Exercise: Write out every single entry exactly.

Listing:
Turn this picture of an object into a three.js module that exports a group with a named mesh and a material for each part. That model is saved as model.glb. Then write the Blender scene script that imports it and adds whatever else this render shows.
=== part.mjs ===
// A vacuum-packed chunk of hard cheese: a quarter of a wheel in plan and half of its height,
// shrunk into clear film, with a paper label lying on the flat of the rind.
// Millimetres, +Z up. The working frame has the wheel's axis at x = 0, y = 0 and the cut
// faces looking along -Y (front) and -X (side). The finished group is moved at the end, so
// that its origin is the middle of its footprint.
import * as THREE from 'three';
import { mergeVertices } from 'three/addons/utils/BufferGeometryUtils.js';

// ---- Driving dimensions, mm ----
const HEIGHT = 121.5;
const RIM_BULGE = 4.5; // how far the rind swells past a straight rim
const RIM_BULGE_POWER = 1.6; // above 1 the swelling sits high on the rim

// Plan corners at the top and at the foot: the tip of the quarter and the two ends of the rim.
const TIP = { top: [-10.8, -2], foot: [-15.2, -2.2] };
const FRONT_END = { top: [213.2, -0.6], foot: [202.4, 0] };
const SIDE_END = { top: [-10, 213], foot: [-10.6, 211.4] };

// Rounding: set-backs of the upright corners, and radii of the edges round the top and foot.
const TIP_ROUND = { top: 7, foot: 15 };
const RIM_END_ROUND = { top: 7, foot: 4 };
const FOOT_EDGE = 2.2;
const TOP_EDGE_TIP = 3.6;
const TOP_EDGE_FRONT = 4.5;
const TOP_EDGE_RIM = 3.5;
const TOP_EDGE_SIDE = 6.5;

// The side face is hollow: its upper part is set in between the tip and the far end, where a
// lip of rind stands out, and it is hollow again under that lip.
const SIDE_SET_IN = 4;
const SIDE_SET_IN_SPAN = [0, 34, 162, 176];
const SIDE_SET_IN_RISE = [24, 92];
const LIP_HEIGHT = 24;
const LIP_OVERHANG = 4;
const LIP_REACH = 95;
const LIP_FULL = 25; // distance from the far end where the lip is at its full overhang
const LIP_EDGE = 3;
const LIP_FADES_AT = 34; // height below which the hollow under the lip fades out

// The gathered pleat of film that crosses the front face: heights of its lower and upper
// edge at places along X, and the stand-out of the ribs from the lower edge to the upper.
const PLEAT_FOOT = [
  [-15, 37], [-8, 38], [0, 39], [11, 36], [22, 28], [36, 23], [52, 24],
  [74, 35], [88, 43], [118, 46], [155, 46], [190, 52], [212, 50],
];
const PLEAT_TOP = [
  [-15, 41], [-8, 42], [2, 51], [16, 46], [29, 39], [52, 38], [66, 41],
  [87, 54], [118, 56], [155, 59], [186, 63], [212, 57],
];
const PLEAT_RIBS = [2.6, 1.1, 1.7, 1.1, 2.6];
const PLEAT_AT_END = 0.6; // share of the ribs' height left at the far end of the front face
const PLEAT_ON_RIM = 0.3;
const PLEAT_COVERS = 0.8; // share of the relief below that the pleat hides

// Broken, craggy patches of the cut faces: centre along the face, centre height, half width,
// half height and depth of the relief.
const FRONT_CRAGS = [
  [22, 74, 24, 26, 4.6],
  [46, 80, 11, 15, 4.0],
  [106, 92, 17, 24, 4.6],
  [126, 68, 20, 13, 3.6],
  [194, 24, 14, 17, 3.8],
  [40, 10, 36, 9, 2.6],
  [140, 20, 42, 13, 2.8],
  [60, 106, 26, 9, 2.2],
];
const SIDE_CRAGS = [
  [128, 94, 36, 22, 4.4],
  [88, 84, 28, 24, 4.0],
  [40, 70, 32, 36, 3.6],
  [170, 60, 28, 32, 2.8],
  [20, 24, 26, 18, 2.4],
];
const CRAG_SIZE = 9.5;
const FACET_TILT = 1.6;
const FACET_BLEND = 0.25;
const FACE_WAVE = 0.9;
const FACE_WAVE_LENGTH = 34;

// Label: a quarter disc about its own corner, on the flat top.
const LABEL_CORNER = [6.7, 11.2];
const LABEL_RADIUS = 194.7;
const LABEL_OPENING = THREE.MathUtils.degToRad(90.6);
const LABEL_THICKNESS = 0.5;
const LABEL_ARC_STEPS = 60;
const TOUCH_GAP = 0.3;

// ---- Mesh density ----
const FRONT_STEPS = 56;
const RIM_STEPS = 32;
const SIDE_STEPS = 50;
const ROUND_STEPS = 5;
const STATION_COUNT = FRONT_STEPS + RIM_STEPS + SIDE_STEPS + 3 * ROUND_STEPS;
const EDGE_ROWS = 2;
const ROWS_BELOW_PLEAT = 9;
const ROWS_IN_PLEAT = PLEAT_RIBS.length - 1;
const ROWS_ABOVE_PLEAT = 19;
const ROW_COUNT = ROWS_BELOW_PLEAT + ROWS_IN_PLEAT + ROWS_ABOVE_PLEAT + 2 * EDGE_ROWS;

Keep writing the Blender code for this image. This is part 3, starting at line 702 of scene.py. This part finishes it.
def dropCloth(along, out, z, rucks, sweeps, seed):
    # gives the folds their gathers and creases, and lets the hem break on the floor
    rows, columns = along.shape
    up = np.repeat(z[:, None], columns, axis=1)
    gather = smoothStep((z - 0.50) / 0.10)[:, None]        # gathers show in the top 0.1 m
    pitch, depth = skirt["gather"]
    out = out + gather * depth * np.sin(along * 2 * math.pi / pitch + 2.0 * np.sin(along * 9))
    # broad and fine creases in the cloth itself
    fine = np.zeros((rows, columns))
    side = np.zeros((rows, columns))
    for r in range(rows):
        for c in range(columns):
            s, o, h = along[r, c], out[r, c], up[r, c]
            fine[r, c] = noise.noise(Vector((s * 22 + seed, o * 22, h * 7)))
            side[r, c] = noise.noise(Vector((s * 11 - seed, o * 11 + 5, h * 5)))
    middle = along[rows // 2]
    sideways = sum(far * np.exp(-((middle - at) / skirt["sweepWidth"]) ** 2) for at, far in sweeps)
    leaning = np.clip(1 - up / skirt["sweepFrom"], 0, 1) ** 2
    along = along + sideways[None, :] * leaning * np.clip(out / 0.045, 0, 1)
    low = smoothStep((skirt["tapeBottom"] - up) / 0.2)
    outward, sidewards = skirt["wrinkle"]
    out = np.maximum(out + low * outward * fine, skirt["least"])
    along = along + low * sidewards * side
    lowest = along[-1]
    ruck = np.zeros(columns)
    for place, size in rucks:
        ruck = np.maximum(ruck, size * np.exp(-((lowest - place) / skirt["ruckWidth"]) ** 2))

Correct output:
Turn this picture of an object into a three.js module that exports a group with a named mesh and a material for each part. That model is saved as model.glb. Then write the Blender scene script that imports it and adds whatever else this render shows.
=== part.mjs ===
// A vacuum-packed chunk of hard cheese: a quarter of a wheel in plan and half of its height,
// shrunk into clear film, with a paper label lying on the flat of the rind.
// Millimetres, +Z up. The working frame has the wheel's axis at x = 0, y = 0 and the cut
// faces looking along -Y (front) and -X (side). The finished group is moved at the end, so
// that its origin is the middle of its footprint.
import * as THREE from 'three';
import { mergeVertices } from 'three/addons/utils/BufferGeometryUtils.js';

// ---- Driving dimensions, mm ----
const HEIGHT = 121.5;
const RIM_BULGE = 4.5; // how far the rind swells past a straight rim
const RIM_BULGE_POWER = 1.6; // above 1 the swelling sits high on the rim

// Plan corners at the top and at the foot: the tip of the quarter and the two ends of the rim.
const TIP = { top: [-10.8, -2], foot: [-15.2, -2.2] };
const FRONT_END = { top: [213.2, -0.6], foot: [202.4, 0] };
const SIDE_END = { top: [-10, 213], foot: [-10.6, 211.4] };

// Rounding: set-backs of the upright corners, and radii of the edges round the top and foot.
const TIP_ROUND = { top: 7, foot: 15 };
const RIM_END_ROUND = { top: 7, foot: 4 };
const FOOT_EDGE = 2.2;
const TOP_EDGE_TIP = 3.6;
const TOP_EDGE_FRONT = 4.5;
const TOP_EDGE_RIM = 3.5;
const TOP_EDGE_SIDE = 6.5;

// The side face is hollow: its upper part is set in between the tip and the far end, where a
// lip of rind stands out, and it is hollow again under that lip.
const SIDE_SET_IN = 4;
const SIDE_SET_IN_SPAN = [0, 34, 162, 176];
const SIDE_SET_IN_RISE = [24, 92];
const LIP_HEIGHT = 24;
const LIP_OVERHANG = 4;
const LIP_REACH = 95;
const LIP_FULL = 25; // distance from the far end where the lip is at its full overhang
const LIP_EDGE = 3;
const LIP_FADES_AT = 34; // height below which the hollow under the lip fades out

// The gathered pleat of film that crosses the front face: heights of its lower and upper
// edge at places along X, and the stand-out of the ribs from the lower edge to the upper.
const PLEAT_FOOT = [
  [-15, 37], [-8, 38], [0, 39], [11, 36], [22, 28], [36, 23], [52, 24],
  [74, 35], [88, 43], [118, 46], [155, 46], [190, 52], [212, 50],
];
const PLEAT_TOP = [
  [-15, 41], [-8, 42], [2, 51], [16, 46], [29, 39], [52, 38], [66, 41],
  [87, 54], [118, 56], [155, 59], [186, 63], [212, 57],
];
const PLEAT_RIBS = [2.6, 1.1, 1.7, 1.1, 2.6];
const PLEAT_AT_END = 0.6; // share of the ribs' height left at the far end of the front face
const PLEAT_ON_RIM = 0.3;
const PLEAT_COVERS = 0.8; // share of the relief below that the pleat hides

// Broken, craggy patches of the cut faces: centre along the face, centre height, half width,
// half height and depth of the relief.
const FRONT_CRAGS = [
  [22, 74, 24, 26, 4.6],
  [46, 80, 11, 15, 4.0],
  [106, 92, 17, 24, 4.6],
  [126, 68, 20, 13, 3.6],
  [194, 24, 14, 17, 3.8],
  [40, 10, 36, 9, 2.6],
  [140, 20, 42, 13, 2.8],
  [60, 106, 26, 9, 2.2],
];
const SIDE_CRAGS = [
  [128, 94, 36, 22, 4.4],
  [88, 84, 28, 24, 4.0],
  [40, 70, 32, 36, 3.6],
  [170, 60, 28, 32, 2.8],
  [20, 24, 26, 18, 2.4],
];
const CRAG_SIZE = 9.5;
const FACET_TILT = 1.6;
const FACET_BLEND = 0.25;
const FACE_WAVE = 0.9;
const FACE_WAVE_LENGTH = 34;

// Label: a quarter disc about its own corner, on the flat top.
const LABEL_CORNER = [6.7, 11.2];
const LABEL_RADIUS = 194.7;
const LABEL_OPENING = THREE.MathUtils.degToRad(90.6);
const LABEL_THICKNESS = 0.5;
const LABEL_ARC_STEPS = 60;
const TOUCH_GAP = 0.3;

// ---- Mesh density ----
const FRONT_STEPS = 56;
const RIM_STEPS = 32;
const SIDE_STEPS = 50;
const ROUND_STEPS = 5;
const STATION_COUNT = FRONT_STEPS + RIM_STEPS + SIDE_STEPS + 3 * ROUND_STEPS;
const EDGE_ROWS = 2;
const ROWS_BELOW_PLEAT = 9;
const ROWS_IN_PLEAT = PLEAT_RIBS.length - 1;
const ROWS_ABOVE_PLEAT = 19;
const ROW_COUNT = ROWS_BELOW_PLEAT + ROWS_IN_PLEAT + ROWS_ABOVE_PLEAT + 2 * EDGE_ROWS;

Keep writing the Blender code for this image. This is part 3, starting at line 702 of scene.py. This part finishes it.
def dropCloth(along, out, z, rucks, sweeps, seed):
    # gives the folds their gathers and creases, and lets the hem break on the floor
    rows, columns = along.shape
    up = np.repeat(z[:, None], columns, axis=1)
    gather = smoothStep((z - 0.50) / 0.10)[:, None]        # gathers show in the top 0.1 m
    pitch, depth = skirt["gather"]
    out = out + gather * depth * np.sin(along * 2 * math.pi / pitch + 2.0 * np.sin(along * 9))
    # broad and fine creases in the cloth itself
    fine = np.zeros((rows, columns))
    side = np.zeros((rows, columns))
    for r in range(rows):
        for c in range(columns):
            s, o, h = along[r, c], out[r, c], up[r, c]
            fine[r, c] = noise.noise(Vector((s * 22 + seed, o * 22, h * 7)))
            side[r, c] = noise.noise(Vector((s * 11 - seed, o * 11 + 5, h * 5)))
    middle = along[rows // 2]
    sideways = sum(far * np.exp(-((middle - at) / skirt["sweepWidth"]) ** 2) for at, far in sweeps)
    leaning = np.clip(1 - up / skirt["sweepFrom"], 0, 1) ** 2
    along = along + sideways[None, :] * leaning * np.clip(out / 0.045, 0, 1)
    low = smoothStep((skirt["tapeBottom"] - up) / 0.2)
    outward, sidewards = skirt["wrinkle"]
    out = np.maximum(out + low * outward * fine, skirt["least"])
    along = along + low * sidewards * side
    lowest = along[-1]
    ruck = np.zeros(columns)
    for place, size in rucks:
        ruck = np.maximum(ruck, size * np.exp(-((lowest - place) / skirt["ruckWidth"]) ** 2))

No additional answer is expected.